++++ DATA IN THIS EXERCISE ++++

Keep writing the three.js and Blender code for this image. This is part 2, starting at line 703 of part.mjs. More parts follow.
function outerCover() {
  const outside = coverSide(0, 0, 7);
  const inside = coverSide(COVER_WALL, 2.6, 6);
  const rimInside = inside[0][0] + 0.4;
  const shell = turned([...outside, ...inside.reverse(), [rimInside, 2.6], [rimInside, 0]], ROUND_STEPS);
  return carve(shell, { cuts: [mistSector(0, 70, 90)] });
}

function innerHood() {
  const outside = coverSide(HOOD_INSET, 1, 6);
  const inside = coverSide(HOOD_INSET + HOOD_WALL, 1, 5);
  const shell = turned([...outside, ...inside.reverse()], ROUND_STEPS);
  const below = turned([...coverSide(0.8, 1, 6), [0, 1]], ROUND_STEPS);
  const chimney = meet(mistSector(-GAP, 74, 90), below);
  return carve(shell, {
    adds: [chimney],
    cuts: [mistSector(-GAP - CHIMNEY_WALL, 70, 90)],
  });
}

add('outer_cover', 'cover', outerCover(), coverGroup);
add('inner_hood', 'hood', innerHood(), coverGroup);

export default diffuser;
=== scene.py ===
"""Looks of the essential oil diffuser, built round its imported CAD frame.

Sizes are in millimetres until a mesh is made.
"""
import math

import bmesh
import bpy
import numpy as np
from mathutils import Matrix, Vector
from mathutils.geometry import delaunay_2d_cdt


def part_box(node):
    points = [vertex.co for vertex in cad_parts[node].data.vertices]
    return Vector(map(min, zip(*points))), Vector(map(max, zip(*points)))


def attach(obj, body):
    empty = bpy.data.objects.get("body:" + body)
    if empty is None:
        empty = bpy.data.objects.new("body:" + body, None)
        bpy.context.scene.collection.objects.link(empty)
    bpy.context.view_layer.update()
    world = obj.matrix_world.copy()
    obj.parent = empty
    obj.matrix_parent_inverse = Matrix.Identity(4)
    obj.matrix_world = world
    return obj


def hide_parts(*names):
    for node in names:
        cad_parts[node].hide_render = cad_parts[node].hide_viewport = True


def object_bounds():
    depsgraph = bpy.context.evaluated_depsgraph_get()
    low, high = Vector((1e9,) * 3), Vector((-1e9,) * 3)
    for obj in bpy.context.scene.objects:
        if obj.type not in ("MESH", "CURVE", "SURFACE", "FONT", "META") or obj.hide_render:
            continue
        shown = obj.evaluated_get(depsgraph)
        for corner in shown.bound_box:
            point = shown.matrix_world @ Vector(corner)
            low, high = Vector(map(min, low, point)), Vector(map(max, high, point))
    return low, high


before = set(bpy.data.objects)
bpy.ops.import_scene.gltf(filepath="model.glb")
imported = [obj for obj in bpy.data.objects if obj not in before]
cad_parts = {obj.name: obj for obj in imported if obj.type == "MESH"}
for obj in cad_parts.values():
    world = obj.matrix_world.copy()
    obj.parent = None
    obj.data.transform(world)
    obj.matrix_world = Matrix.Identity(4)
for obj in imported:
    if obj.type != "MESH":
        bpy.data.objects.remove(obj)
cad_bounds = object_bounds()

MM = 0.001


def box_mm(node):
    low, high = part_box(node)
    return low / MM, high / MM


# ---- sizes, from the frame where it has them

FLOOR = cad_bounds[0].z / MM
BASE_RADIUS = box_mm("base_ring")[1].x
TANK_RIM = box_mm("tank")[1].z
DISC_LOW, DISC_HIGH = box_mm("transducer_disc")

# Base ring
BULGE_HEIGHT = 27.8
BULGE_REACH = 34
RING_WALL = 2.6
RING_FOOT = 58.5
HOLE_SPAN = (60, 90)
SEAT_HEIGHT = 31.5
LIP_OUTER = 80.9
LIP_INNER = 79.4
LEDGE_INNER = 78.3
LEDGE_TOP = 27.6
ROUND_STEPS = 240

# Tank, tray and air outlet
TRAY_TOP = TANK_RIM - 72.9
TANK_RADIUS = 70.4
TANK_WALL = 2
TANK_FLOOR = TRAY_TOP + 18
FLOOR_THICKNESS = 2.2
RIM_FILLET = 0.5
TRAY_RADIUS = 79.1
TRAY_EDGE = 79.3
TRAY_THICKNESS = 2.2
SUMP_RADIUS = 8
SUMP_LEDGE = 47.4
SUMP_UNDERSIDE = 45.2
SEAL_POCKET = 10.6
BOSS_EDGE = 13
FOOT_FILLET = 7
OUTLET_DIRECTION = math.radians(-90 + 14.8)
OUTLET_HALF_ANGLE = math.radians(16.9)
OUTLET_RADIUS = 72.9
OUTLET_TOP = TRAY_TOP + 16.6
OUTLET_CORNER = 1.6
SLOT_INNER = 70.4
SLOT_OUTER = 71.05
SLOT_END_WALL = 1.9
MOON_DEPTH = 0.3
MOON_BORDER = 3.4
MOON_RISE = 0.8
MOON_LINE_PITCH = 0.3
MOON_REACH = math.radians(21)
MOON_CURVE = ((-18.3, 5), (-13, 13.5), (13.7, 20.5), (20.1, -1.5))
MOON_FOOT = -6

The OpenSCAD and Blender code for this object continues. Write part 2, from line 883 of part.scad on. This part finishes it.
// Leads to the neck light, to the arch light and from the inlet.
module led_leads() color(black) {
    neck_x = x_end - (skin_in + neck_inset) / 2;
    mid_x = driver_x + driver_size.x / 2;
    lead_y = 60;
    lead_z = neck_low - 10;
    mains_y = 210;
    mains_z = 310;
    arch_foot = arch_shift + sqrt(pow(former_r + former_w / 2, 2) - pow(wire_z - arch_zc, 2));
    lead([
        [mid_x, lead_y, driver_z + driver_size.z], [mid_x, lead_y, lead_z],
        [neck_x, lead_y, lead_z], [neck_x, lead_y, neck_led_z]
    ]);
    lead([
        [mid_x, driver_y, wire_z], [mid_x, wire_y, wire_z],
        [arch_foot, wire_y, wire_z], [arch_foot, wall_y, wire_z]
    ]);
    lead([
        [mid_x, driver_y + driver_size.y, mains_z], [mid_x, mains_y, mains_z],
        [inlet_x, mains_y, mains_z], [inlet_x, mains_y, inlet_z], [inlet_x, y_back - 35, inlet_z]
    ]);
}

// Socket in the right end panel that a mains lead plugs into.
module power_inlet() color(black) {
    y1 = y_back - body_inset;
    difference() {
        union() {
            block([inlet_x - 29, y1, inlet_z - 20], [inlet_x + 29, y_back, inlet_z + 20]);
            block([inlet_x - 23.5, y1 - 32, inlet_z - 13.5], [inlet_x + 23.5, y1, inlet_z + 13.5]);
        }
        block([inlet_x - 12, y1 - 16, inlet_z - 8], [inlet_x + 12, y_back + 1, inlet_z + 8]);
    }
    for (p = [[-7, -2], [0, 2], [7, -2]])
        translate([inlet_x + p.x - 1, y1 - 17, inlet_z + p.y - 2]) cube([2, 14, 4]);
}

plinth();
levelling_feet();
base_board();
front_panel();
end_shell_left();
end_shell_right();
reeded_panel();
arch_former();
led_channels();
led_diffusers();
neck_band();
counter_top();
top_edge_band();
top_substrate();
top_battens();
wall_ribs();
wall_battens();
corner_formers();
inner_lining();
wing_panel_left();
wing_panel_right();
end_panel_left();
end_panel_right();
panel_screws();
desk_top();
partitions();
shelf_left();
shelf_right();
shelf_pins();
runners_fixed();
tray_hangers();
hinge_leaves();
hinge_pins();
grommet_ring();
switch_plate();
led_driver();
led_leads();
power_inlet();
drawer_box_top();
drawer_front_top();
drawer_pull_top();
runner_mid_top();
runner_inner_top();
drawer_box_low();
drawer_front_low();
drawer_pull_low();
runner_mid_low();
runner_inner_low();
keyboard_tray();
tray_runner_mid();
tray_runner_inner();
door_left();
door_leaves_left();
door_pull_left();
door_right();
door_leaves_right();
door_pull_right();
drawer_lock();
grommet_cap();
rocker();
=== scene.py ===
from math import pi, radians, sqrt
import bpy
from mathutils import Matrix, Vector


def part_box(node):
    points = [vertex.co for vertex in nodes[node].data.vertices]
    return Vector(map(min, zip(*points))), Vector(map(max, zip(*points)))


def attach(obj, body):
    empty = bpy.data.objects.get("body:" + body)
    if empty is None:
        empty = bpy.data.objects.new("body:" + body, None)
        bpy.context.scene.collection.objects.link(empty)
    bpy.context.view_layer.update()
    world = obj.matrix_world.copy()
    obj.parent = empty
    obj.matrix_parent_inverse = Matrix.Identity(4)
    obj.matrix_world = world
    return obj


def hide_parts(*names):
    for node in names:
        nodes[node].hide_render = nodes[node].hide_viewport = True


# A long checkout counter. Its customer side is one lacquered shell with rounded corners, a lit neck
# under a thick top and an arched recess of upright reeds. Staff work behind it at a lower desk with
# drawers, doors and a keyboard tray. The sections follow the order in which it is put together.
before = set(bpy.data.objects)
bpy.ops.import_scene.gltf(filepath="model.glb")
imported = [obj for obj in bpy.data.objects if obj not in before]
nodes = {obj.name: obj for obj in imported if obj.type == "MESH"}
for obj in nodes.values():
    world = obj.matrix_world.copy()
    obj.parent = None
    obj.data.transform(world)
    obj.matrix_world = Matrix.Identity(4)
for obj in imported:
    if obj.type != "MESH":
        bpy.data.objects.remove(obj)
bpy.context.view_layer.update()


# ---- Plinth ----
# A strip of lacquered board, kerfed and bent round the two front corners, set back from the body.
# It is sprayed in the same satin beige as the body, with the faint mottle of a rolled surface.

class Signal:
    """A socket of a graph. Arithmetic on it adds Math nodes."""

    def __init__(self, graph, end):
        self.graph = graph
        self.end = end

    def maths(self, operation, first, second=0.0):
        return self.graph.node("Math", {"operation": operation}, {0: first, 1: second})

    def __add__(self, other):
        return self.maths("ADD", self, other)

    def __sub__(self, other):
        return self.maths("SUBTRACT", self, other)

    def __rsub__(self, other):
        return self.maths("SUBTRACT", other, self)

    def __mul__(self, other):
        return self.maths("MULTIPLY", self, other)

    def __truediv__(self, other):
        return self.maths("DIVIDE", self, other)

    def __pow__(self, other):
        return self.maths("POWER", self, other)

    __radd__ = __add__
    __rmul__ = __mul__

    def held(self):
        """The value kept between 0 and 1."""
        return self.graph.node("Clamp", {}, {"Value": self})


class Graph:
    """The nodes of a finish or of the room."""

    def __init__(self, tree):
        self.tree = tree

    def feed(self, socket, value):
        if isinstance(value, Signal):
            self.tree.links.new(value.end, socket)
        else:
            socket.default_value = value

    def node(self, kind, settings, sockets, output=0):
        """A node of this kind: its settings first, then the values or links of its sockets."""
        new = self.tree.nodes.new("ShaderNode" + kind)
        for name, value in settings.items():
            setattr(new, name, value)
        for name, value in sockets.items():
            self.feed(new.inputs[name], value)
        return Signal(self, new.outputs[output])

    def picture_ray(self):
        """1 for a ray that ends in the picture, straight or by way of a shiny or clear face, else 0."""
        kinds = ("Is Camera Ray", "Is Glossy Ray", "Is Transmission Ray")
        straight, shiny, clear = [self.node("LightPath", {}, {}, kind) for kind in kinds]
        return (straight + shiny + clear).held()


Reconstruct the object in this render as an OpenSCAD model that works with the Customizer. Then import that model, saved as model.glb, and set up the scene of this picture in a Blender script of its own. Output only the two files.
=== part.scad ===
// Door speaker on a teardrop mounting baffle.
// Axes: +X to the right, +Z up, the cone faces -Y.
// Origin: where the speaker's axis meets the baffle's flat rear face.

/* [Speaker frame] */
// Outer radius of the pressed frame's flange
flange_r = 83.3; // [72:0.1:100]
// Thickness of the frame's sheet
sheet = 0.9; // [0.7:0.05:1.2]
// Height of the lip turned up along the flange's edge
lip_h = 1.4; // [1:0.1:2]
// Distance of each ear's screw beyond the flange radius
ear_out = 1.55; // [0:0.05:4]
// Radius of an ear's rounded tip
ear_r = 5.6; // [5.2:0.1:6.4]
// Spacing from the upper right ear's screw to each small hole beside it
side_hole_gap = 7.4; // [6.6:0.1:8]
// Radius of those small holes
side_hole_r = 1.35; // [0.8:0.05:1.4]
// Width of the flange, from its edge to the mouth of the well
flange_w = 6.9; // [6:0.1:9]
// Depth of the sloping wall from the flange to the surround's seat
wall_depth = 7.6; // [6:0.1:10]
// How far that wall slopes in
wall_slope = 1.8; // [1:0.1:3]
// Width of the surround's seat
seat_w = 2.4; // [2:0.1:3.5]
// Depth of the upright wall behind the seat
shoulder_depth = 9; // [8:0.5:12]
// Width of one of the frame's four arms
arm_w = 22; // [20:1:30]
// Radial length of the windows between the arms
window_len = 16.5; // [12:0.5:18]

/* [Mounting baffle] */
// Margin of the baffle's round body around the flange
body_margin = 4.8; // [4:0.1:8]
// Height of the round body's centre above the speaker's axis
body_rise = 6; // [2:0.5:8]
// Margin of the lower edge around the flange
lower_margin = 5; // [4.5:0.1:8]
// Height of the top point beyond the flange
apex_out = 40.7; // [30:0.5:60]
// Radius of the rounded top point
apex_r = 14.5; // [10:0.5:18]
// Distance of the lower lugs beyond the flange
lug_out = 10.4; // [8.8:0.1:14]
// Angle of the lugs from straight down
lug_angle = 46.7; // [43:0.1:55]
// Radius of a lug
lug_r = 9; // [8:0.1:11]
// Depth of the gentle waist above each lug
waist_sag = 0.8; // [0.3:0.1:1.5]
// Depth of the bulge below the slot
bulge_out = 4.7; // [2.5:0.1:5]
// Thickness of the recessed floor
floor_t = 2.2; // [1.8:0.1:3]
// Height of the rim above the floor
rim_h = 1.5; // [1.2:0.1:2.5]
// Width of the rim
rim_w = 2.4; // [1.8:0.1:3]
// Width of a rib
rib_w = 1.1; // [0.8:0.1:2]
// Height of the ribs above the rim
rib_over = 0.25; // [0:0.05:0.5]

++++

**BRIEF**
Starting at the line that contains "add('outer_cover', 'cover', outerCover(), coverGroup);" and ending at the line that contains "return low, high", repeat each line exactly, both ends included, and nothing else.

**REPLY**
add('outer_cover', 'cover', outerCover(), coverGroup);
add('inner_hood', 'hood', innerHood(), coverGroup);

export default diffuser;
=== scene.py ===
"""Looks of the essential oil diffuser, built round its imported CAD frame.

Sizes are in millimetres until a mesh is made.
"""
import math

import bmesh
import bpy
import numpy as np
from mathutils import Matrix, Vector
from mathutils.geometry import delaunay_2d_cdt


def part_box(node):
    points = [vertex.co for vertex in cad_parts[node].data.vertices]
    return Vector(map(min, zip(*points))), Vector(map(max, zip(*points)))


def attach(obj, body):
    empty = bpy.data.objects.get("body:" + body)
    if empty is None:
        empty = bpy.data.objects.new("body:" + body, None)
        bpy.context.scene.collection.objects.link(empty)
    bpy.context.view_layer.update()
    world = obj.matrix_world.copy()
    obj.parent = empty
    obj.matrix_parent_inverse = Matrix.Identity(4)
    obj.matrix_world = world
    return obj


def hide_parts(*names):
    for node in names:
        cad_parts[node].hide_render = cad_parts[node].hide_viewport = True


def object_bounds():
    depsgraph = bpy.context.evaluated_depsgraph_get()
    low, high = Vector((1e9,) * 3), Vector((-1e9,) * 3)
    for obj in bpy.context.scene.objects:
        if obj.type not in ("MESH", "CURVE", "SURFACE", "FONT", "META") or obj.hide_render:
            continue
        shown = obj.evaluated_get(depsgraph)
        for corner in shown.bound_box:
            point = shown.matrix_world @ Vector(corner)
            low, high = Vector(map(min, low, point)), Vector(map(max, high, point))
    return low, high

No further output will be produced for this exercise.